[Records with modeling code]
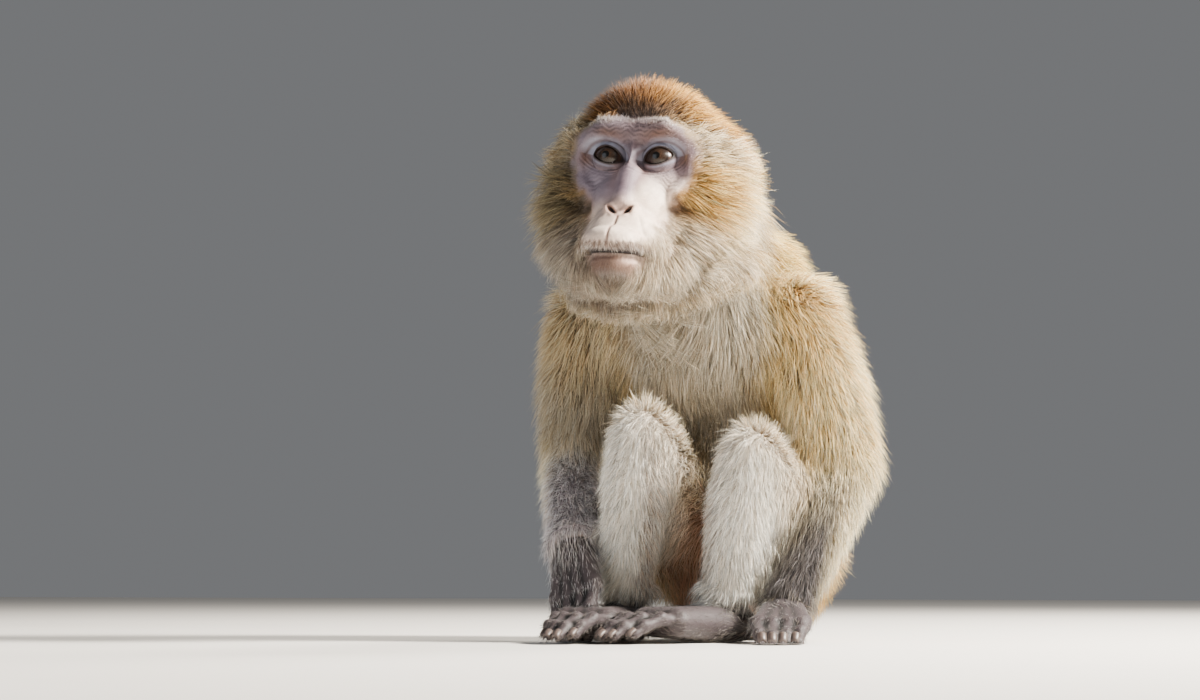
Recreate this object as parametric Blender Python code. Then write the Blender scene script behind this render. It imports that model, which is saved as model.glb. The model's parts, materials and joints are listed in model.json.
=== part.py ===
"""Life-size long-tailed macaque, seated, as a still model.

Metres, +Z up. The animal faces -Y, its left side is +X, and it sits on the plane z = 0 with the origin in
the middle of its seat. Each solid reaches out to the tips of the coat. The trunk and each limb is fused from
round masses, then parted at plane cuts, and every piece keeps clear of its neighbours.
"""

import math

import bmesh
import bpy
from mathutils import Matrix, Quaternion, Vector

GAP = 0.0003
CLEARANCE = 0.0026

# Driving sizes of the animal.
TAIL = 0.440
EYE_SPACING = 0.0334
EYE_RADIUS = 0.0102
PALM = 0.040
SOLE = 0.058

# Joints of the trunk and head, measured from the floor below the breastbone. SEAT becomes the origin.
SEAT = Vector((0.006, 0.062, 0.000))
PELVIS = Vector((0.006, 0.062, 0.060))
CHEST = Vector((0.000, 0.014, 0.205))
EYES = Vector((-0.0046, -0.0990, 0.3086))
HEAD_YAW = 9.0
HEAD_PITCH = 8.0
HEAD_ROLL = 3.6

# Joints of the limbs, from the trunk outward.
SHOULDER = {"left": Vector((0.059, 0.020, 0.212)), "right": Vector((-0.071, -0.012, 0.214))}
ELBOW = {"left": Vector((0.096, 0.022, 0.114)), "right": Vector((-0.112, 0.042, 0.128))}
WRIST = {"left": Vector((0.068, -0.024, 0.021)), "right": Vector((-0.070, -0.048, 0.060))}
HIP = {"left": Vector((0.042, 0.052, 0.060)), "right": Vector((-0.030, 0.052, 0.060))}
KNEE = {"left": Vector((0.057, -0.052, 0.123)), "right": Vector((-0.020, -0.052, 0.138))}
ANKLE = {"left": Vector((0.027, -0.024, 0.020)), "right": Vector((-0.041, -0.030, 0.021))}
FOOT_HEADING = {"left": -20.0, "right": 0.0}
HAND_FORWARD = {"left": Vector((0.34, -1.0, -0.25)), "right": Vector((0.36, -0.60, -0.71))}
HAND_DORSAL = {"left": Vector((0.0, 0.0, 1.0)), "right": Vector((-0.24, -0.62, 0.58))}


def toward(azimuth, elevation):
    """Unit vector: azimuth 0 is the animal's front, 90 its left; elevation is above the horizon."""
    a = math.radians(azimuth)
    e = math.radians(elevation)
    return Vector((math.sin(a) * math.cos(e), -math.cos(a) * math.cos(e), math.sin(e)))


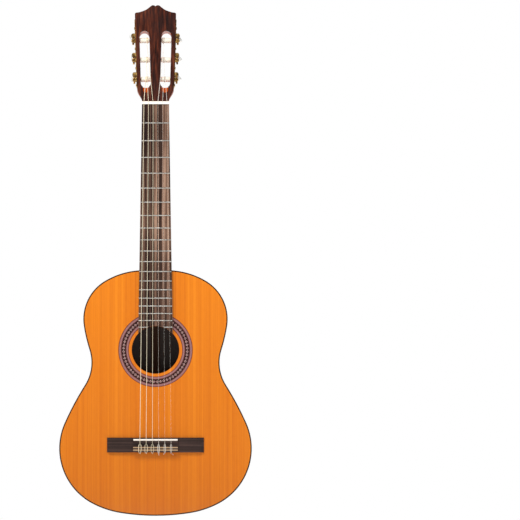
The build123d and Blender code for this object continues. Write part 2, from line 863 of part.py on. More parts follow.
with BuildPart() as button:
    for along, length, width in button_sections:
        with BuildSketch(Plane.XY.offset(button_start - along)):
            Ellipse(length / 2, width / 2)
    loft()
    with BuildSketch(Plane.XY.offset(button_start)):
        Circle(shaft_radius + 0.02)
    extrude(amount=-button_hole_depth, mode=Mode.SUBTRACT)


def place_piece(pieces, plane, side, name):
    """Write one machine's piece, moved from Z to its plane, and mirrored on the left side."""
    with BuildPart() as placed:
        for piece in pieces:
            add(piece.moved(plane.location))
        if side < 0:
            mirror(about=Plane.YZ, mode=Mode.REPLACE)
    save(placed, name)


for number in string_diameters:
    side, place = string_side(number)
    turn = radians(side * (90 - button_angles[number]))
    across = worm_plane(place)
    turned_x = across.x_dir * cos(turn) + across.y_dir * sin(turn)
    turned = Plane(across.origin, x_dir=turned_x, z_dir=across.z_dir)
    place_piece([worm.part], across, side, f"tuner_worm_{number}")
    place_piece([button.part], turned, side, f"tuner_button_{number}")
    place_piece([gear.part, gear_screw.part], tuner_plane(place), side, f"tuner_gear_{number}")
    place_piece([roller.part], tuner_plane(place), side, f"string_roller_{number}")

with BuildPart() as plate:
    with BuildSketch(tuner_plane(0)):
        with Locations(((plate_ends[0] + plate_ends[1]) / 2, 0)):
            RectangleRounded(plate_ends[1] - plate_ends[0], plate_width, 2)
        for along, radius in plate_lobes:
            with Locations((along, 0)):
                Circle(radius)
        with Locations([(place * tuner_spacing, 0) for place in (-1, 0, 1)]):
            Circle(spindle_radius + running_clearance, mode=Mode.SUBTRACT)
        with Locations([(along, 0) for along in plate_screw_places]):
            Circle(screw_radius, mode=Mode.SUBTRACT)
    extrude(amount=plate_thickness)
    for place in (-1, 0, 1):
        for lug_side in (-1, 1):
            with BuildSketch(worm_plane(place).offset(lug_side * lug_place)):
                Circle(lug_half_width)
                stem = worm_height - plate_thickness
                with Locations((0, stem / 2)):
                    Rectangle(2 * lug_half_width, stem)
                Circle(shaft_radius + running_clearance, mode=Mode.SUBTRACT)
            extrude(amount=lug_thickness / 2, both=True)

with BuildPart() as plate_screws:
    for along in plate_screw_places:
        with BuildSketch(tuner_plane(0).offset(plate_thickness)):
            with Locations((along, 0)):
                Circle(screw_head[0])
        extrude(amount=screw_head[1])
        with BuildSketch(tuner_plane(0).offset(plate_thickness)):
            with Locations((along, 0)):
                Circle(screw_radius)
        extrude(amount=-screw_length)
        with BuildSketch(tuner_plane(0).offset(plate_thickness + screw_head[1])):
            with Locations((along, 0)):
                Rectangle(screw_slot[0], 6)
        extrude(amount=-screw_slot[1], mode=Mode.SUBTRACT)
    mirror(about=Plane.YZ)
save(plate_screws, "tuner_plate_screws")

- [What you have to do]
Quote the listing word for word from its first line through the line in which "a still model." appears.

- [Expected answer]
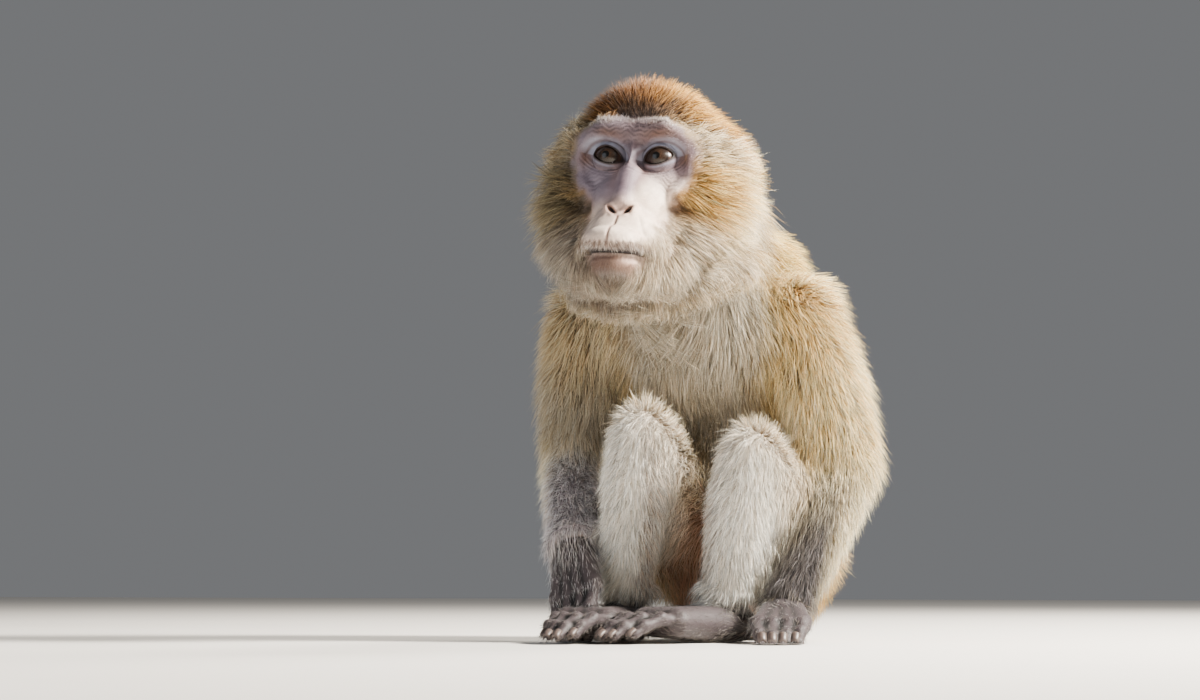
Recreate this object as parametric Blender Python code. Then write the Blender scene script behind this render. It imports that model, which is saved as model.glb. The model's parts, materials and joints are listed in model.json.
=== part.py ===
"""Life-size long-tailed macaque, seated, as a still model.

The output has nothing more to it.